If that fixes the problem...  Start bumping up the values until you don't like what you are seeing.

----------


## DBFIU

Ok cool, thanks Roxy.

 I already brought my jerk down to 10 and accels down to 1100 which is still on the low side. Not sure how much lower I want to go before my prints start to take forever. I will try that though, thank you.

----------


## DBFIU

Ok I lowered my accels and it did nothing. 

I dont know if it is software or not, because I uploaded the same software on to another identical machine of mine and it doesnt jerk during a g28

So weird.

----------


## Roxy

> Ok I lowered my accels and it did nothing. 
> 
> I dont know if it is software or not, because I uploaded the same software on to another identical machine of mine and it doesnt jerk during a g28
> 
> So weird.


Yeah...  It's one of 'those' things...   I would probably lower every thing until it goes away.  And then raise things one at a time and see if I could isolate it.  It is going to take some playing around to figure it out.

----------


## DBFIU

Dang!!

Ok well, I just ran the new firmware on my other machine and it does it too. I am thinking of different reasons for this, and it seems hard to isolate in theory. 

*The jerk that occurs, is mid print during a long travel and at the very end of the travel move*. It doesnt happen all the time, it happens maybe every few minutes with larger time intervals gaps in between. 

It 'seems' and sounds like the stepper is skipping but it isn't. If there was a skip, I would be able to tell by looking at the layers being shifted pretty bad. After closer visual inspection of the ocurrance, I can say that the motor STOPS or attempts to stop during a move, but then starts back up and goes to its location which ends up being just a few mm away during these circumstances. 

Almost as if something is telling the motor, stop before you get there, then pick up again that last little short distance. It happens so fast, I had to watch it over and over 100 times before I figured out the moves. 

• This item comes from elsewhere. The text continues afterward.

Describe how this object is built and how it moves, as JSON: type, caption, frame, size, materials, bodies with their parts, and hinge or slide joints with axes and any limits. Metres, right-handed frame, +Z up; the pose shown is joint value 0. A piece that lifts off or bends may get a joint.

What scares me is the stopping and starting, it sounds almost like a bang or loud click. The motors are really getting pissed off when this happens. As a result of this motion, the X motor did skip yesterday one time, but only after 100's of times of performing this crazy move. The inertia was just too much for that one time and I noticed the skip when the layers didnt line up on the X axis.

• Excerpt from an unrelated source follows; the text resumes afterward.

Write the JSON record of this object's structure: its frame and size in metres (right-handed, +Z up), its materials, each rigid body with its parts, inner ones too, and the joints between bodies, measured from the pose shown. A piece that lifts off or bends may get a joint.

Up until now I have done the following.
The accels were lowered but that didnt change anything.
I reduced my XY jerk setting from 20 to 5 and that didnt help. 
Brought my travel move speeds down as well.

not sure what this could be, totally puzzled.

----------


## Roxy

The machines originally had Marlin running on them, right?   How close to the original settings are you?  I realize you had to change a few things to get the Auto Bed Leveling going, but it might be best to keep everything else very close to the same.   If you want to post the current Configuration.h file and the one it came with before Auto Bed Leveling, I'll run them through a difference program and see if I can spot anything.

----------


## DBFIU

Yes the machines had marlin since day one.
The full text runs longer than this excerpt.